◆ **Given instruction**
Each line below should be reproduced without any alteration.

◆ **Dataset extract**

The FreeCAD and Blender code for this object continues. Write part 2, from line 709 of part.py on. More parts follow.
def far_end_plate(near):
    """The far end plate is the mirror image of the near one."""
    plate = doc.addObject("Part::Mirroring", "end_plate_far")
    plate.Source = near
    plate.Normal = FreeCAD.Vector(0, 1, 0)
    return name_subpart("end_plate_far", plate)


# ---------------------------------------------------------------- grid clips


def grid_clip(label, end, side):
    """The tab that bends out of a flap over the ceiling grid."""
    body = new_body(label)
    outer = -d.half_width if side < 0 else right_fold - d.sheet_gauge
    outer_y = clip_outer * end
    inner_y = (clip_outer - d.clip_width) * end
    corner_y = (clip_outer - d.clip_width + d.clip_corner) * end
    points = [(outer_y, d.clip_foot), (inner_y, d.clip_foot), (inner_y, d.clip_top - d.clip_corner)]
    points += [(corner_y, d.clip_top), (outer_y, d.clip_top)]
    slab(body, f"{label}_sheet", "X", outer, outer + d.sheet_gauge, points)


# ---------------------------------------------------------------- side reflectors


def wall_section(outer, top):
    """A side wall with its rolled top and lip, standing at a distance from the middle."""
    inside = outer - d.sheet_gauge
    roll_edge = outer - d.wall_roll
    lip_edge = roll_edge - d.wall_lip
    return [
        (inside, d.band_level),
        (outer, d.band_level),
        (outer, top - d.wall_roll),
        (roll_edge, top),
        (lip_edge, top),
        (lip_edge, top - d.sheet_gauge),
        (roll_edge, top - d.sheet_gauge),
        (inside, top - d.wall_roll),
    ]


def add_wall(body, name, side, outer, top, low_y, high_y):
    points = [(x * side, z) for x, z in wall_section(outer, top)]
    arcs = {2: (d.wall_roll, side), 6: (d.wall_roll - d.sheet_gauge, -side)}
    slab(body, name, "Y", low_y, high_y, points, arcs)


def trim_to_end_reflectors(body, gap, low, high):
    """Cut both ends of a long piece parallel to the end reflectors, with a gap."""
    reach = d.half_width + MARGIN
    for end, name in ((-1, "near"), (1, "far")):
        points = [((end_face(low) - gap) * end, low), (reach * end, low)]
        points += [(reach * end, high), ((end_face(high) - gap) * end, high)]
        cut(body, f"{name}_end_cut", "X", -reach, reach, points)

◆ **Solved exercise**
The FreeCAD and Blender code for this object continues. Write part 2, from line 709 of part.py on. More parts follow.
def far_end_plate(near):
    """The far end plate is the mirror image of the near one."""
    plate = doc.addObject("Part::Mirroring", "end_plate_far")
    plate.Source = near
    plate.Normal = FreeCAD.Vector(0, 1, 0)
    return name_subpart("end_plate_far", plate)


# ---------------------------------------------------------------- grid clips


def grid_clip(label, end, side):
    """The tab that bends out of a flap over the ceiling grid."""
    body = new_body(label)
    outer = -d.half_width if side < 0 else right_fold - d.sheet_gauge
    outer_y = clip_outer * end
    inner_y = (clip_outer - d.clip_width) * end
    corner_y = (clip_outer - d.clip_width + d.clip_corner) * end
    points = [(outer_y, d.clip_foot), (inner_y, d.clip_foot), (inner_y, d.clip_top - d.clip_corner)]
    points += [(corner_y, d.clip_top), (outer_y, d.clip_top)]
    slab(body, f"{label}_sheet", "X", outer, outer + d.sheet_gauge, points)


# ---------------------------------------------------------------- side reflectors


def wall_section(outer, top):
    """A side wall with its rolled top and lip, standing at a distance from the middle."""
    inside = outer - d.sheet_gauge
    roll_edge = outer - d.wall_roll
    lip_edge = roll_edge - d.wall_lip
    return [
        (inside, d.band_level),
        (outer, d.band_level),
        (outer, top - d.wall_roll),
        (roll_edge, top),
        (lip_edge, top),
        (lip_edge, top - d.sheet_gauge),
        (roll_edge, top - d.sheet_gauge),
        (inside, top - d.wall_roll),
    ]


def add_wall(body, name, side, outer, top, low_y, high_y):
    points = [(x * side, z) for x, z in wall_section(outer, top)]
    arcs = {2: (d.wall_roll, side), 6: (d.wall_roll - d.sheet_gauge, -side)}
    slab(body, name, "Y", low_y, high_y, points, arcs)


def trim_to_end_reflectors(body, gap, low, high):
    """Cut both ends of a long piece parallel to the end reflectors, with a gap."""
    reach = d.half_width + MARGIN
    for end, name in ((-1, "near"), (1, "far")):
        points = [((end_face(low) - gap) * end, low), (reach * end, low)]
        points += [(reach * end, high), ((end_face(high) - gap) * end, high)]
        cut(body, f"{name}_end_cut", "X", -reach, reach, points)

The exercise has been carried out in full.